I occasionally think, with no small amount of fear: I believe that I am a moral person, but if I am confronted some day with a situation that requires real moral bravery of me, where I really have to choose, and it will hurt—would I do the right thing? None of us knows until that moment comes. But when it comes, it comes, and nothing you’ve done up to that point matters anymore. You’ve educated and guided hundreds of young men. Admirable. But a 10-year-old boy was anally raped right under your nose. What are you going to do about it?

He failed. And when he failed, the whole system was destined to fail, because he was the system. He should resign immediately and come clean about what he failed to do. And he should ask himself if he really wants to go out (he’s 85 years old) by lawyering up and not budging. He still has credibility in the eyes of millions. He should use it.

UPDATE: The New York Times is now reporting that Penn State officials are "said to be planning" (as the headline put it) Paterno's exit, which could happen "within days or weeks." His regular weekly press conference, which is usually devoted to Saturday's opponent (Nebraska), was canceled earlier.

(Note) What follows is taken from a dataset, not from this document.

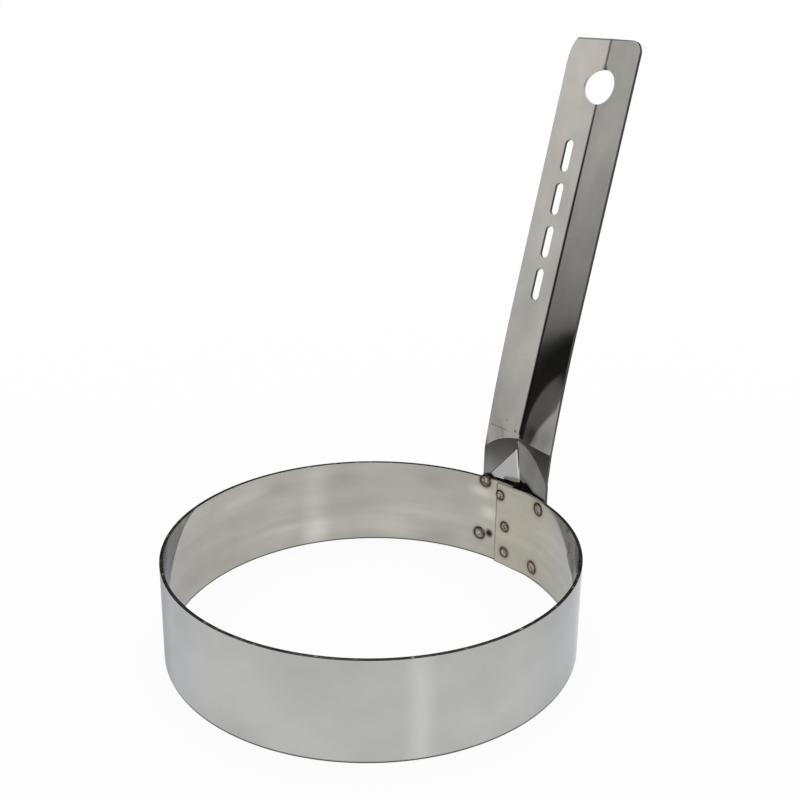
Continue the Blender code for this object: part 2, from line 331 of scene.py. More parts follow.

So now the question is whether school officials let him coach out the season. Argument for: all the good he's done over the years, some of which is detailed in the Times piece, has earned him a soft landing, even in spite of all this. Argument against: letting him hang around for three more regular-season games and possibly even a bowl game (which would happen two long months from now) just keeps this story front and center, distracts the team, and causes the school continuing agony. I say, with all due respect for his many accomplishments, he should leave this week. He should be that rare public figure who handles something like this with a little dignity. Take responsibility and quit now.